* What is asked: Set down, exactly as written, only the lines starting with the one that holds "base_disc();" and ending with the one that holds "if empty is".

* Supplied information:
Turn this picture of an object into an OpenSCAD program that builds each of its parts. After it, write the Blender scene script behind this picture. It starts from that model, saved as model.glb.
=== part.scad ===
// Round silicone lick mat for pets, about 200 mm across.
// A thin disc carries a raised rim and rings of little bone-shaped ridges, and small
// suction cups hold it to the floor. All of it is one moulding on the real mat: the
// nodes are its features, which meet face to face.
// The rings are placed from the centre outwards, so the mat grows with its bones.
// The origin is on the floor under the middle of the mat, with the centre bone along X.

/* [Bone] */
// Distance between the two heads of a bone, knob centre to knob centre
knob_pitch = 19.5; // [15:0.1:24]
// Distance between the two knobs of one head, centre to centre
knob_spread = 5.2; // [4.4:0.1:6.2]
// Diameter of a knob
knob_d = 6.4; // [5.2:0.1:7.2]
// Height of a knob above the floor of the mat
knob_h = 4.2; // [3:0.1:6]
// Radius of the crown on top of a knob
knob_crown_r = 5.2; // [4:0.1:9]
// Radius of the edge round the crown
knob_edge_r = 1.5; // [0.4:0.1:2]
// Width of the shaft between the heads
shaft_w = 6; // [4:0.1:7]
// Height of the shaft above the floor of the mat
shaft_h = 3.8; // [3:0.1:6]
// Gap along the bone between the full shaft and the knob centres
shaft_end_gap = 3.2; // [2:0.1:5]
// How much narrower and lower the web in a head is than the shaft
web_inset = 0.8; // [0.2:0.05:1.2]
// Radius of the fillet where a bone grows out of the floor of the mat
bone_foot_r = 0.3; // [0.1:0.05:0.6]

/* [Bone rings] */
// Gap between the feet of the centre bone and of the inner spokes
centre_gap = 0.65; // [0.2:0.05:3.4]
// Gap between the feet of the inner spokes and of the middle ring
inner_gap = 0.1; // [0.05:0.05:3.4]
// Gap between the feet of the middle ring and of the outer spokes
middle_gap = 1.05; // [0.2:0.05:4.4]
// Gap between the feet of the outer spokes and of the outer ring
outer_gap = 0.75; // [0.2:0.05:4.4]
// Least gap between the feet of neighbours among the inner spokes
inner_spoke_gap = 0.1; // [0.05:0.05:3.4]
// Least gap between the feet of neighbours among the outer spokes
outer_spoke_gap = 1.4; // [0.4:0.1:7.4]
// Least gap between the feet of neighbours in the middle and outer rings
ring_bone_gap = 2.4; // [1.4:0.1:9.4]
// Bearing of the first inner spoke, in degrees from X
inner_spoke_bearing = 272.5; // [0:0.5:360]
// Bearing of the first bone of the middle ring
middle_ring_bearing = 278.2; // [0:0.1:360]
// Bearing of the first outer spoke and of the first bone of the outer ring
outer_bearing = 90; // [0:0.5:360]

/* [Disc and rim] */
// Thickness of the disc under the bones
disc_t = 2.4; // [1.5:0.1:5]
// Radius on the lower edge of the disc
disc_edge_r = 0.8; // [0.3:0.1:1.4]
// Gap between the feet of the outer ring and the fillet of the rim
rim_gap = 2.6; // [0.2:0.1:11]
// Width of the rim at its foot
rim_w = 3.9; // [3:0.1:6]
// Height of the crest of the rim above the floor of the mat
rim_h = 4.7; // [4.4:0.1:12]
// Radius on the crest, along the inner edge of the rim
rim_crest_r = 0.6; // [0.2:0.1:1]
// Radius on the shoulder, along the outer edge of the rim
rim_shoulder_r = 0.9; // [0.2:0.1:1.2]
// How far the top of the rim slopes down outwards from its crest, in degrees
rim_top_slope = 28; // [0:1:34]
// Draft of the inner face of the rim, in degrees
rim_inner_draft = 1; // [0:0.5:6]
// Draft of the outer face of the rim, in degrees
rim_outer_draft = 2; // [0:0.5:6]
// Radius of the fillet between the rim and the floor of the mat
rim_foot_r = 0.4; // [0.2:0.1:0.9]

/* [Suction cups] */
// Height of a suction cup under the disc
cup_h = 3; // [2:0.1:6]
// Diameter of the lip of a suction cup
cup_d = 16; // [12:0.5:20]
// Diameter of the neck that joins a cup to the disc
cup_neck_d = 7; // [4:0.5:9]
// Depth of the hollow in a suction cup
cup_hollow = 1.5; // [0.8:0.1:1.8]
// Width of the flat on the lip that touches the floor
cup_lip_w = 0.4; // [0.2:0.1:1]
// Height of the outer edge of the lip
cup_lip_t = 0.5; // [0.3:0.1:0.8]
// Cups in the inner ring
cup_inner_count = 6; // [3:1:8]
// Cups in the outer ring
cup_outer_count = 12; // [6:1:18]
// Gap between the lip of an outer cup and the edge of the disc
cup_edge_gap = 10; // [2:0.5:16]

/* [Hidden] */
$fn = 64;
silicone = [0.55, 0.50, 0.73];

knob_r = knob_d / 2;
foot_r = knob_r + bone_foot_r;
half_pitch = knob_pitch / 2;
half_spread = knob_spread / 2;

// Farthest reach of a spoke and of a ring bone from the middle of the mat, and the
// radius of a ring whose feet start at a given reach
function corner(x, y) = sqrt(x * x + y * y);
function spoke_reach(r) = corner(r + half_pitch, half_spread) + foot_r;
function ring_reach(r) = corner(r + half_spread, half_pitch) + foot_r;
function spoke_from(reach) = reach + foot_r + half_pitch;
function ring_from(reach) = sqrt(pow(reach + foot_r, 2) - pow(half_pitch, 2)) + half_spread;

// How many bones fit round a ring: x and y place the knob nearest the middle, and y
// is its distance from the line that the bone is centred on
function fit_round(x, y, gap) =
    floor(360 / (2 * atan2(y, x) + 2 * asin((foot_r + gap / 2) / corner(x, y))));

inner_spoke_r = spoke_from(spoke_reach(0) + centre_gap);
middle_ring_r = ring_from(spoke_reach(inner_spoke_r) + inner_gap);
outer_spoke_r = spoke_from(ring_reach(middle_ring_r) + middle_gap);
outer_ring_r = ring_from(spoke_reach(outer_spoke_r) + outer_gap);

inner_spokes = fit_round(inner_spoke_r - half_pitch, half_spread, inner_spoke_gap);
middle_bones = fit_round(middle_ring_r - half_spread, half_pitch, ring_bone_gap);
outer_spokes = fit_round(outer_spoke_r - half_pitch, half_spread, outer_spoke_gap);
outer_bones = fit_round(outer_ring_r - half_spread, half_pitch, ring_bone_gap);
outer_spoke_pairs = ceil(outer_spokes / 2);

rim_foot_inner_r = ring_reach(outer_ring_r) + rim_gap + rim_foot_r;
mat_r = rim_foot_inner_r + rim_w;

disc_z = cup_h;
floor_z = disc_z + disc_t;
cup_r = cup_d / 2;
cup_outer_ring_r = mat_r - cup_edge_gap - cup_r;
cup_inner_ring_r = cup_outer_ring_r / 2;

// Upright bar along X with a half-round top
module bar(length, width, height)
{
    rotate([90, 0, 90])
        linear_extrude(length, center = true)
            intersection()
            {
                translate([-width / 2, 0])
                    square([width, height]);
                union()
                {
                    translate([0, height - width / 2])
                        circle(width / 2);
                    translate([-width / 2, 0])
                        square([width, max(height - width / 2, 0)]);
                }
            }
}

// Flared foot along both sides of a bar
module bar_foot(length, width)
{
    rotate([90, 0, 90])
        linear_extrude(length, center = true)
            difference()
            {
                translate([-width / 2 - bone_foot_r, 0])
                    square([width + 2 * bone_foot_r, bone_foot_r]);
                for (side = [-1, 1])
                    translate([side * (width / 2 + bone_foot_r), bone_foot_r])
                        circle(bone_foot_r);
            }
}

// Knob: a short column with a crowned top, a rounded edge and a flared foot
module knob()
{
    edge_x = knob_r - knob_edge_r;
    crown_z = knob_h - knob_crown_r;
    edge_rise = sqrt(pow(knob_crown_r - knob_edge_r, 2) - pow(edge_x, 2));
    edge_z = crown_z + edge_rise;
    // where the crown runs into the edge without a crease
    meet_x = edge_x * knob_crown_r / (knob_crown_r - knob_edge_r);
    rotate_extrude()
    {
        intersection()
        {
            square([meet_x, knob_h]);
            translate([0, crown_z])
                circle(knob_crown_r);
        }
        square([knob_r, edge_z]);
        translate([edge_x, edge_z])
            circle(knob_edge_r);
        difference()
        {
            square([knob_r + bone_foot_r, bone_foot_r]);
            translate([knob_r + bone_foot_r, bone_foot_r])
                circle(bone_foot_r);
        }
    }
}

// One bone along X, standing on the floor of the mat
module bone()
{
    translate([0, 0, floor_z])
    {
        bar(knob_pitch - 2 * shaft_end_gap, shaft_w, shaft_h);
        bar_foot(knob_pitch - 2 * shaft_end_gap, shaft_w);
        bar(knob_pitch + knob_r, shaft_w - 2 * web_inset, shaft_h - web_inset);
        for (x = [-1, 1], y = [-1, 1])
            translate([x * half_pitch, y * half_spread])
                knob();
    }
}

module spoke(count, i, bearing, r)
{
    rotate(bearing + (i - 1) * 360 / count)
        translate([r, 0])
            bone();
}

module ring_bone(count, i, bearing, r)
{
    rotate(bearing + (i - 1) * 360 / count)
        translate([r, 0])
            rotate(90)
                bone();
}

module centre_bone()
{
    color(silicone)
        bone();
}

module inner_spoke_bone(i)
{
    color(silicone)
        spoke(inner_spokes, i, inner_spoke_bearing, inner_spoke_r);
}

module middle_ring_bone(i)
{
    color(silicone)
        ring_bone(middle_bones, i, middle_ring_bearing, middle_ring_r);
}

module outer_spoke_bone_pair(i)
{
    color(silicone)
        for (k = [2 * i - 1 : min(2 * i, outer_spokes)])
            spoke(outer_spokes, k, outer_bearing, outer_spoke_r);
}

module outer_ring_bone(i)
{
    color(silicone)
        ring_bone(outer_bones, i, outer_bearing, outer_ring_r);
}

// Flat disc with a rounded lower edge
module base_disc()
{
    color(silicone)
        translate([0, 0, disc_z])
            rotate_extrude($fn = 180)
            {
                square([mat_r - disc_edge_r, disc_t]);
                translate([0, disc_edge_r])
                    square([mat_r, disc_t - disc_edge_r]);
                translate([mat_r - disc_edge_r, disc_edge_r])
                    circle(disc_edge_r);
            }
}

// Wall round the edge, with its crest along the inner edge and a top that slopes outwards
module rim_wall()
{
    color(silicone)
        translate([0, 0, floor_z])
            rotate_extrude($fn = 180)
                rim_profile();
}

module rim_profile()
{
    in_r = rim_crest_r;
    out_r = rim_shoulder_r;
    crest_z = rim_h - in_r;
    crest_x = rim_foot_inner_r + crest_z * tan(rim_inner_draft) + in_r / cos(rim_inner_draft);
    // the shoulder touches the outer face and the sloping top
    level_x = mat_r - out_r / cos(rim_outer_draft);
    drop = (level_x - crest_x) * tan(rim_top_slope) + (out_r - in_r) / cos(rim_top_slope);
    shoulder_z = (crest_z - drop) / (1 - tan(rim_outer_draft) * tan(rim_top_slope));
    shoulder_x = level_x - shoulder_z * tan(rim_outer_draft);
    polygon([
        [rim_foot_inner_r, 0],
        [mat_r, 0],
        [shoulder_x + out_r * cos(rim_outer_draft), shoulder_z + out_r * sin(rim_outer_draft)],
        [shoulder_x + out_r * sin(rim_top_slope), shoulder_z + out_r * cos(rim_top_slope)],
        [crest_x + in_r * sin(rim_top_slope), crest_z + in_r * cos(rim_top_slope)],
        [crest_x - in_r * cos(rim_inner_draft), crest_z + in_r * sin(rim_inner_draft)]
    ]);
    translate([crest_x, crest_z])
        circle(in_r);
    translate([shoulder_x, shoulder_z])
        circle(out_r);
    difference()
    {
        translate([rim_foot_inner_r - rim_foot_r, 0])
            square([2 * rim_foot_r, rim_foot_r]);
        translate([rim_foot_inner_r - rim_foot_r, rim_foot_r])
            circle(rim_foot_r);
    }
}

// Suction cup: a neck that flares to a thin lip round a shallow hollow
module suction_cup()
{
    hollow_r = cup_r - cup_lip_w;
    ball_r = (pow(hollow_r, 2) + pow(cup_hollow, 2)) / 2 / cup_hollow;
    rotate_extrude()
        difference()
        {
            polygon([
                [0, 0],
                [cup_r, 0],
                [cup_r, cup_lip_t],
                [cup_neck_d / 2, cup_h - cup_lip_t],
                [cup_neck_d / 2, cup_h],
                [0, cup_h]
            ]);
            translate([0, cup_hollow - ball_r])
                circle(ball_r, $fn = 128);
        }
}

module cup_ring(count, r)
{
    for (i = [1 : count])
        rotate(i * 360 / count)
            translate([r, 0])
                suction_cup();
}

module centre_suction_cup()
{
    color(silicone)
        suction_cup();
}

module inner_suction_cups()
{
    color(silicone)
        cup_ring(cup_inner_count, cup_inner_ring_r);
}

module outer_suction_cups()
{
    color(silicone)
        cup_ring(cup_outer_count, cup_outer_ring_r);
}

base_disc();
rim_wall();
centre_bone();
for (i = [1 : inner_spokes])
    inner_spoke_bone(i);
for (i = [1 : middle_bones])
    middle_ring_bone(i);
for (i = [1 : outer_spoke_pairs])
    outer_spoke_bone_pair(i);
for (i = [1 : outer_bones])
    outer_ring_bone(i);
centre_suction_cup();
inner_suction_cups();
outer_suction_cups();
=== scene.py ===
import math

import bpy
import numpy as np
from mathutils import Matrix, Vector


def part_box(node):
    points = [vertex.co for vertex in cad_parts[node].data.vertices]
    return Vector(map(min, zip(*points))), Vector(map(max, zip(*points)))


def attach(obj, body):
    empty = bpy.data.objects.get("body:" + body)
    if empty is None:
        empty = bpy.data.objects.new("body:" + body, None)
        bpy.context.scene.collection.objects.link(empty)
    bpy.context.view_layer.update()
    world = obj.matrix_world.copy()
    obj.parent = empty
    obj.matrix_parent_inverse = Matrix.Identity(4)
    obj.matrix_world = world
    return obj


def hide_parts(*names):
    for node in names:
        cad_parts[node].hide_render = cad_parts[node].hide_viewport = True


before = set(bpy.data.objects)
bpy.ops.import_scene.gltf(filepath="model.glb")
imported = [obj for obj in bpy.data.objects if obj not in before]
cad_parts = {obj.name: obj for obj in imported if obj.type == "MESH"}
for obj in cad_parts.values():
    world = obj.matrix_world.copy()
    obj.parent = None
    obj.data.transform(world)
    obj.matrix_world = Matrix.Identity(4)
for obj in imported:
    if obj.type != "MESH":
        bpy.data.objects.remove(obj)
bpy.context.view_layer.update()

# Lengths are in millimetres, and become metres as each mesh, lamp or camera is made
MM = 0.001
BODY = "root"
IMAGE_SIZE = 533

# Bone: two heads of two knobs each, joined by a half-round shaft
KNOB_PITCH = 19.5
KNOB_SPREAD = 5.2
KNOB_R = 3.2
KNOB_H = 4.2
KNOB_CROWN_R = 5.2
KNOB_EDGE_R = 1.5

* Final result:
base_disc();
rim_wall();
centre_bone();
for (i = [1 : inner_spokes])
    inner_spoke_bone(i);
for (i = [1 : middle_bones])
    middle_ring_bone(i);
for (i = [1 : outer_spoke_pairs])
    outer_spoke_bone_pair(i);
for (i = [1 : outer_bones])
    outer_ring_bone(i);
centre_suction_cup();
inner_suction_cups();
outer_suction_cups();
=== scene.py ===
import math

import bpy
import numpy as np
from mathutils import Matrix, Vector


def part_box(node):
    points = [vertex.co for vertex in cad_parts[node].data.vertices]
    return Vector(map(min, zip(*points))), Vector(map(max, zip(*points)))


def attach(obj, body):
    empty = bpy.data.objects.get("body:" + body)
    if empty is None:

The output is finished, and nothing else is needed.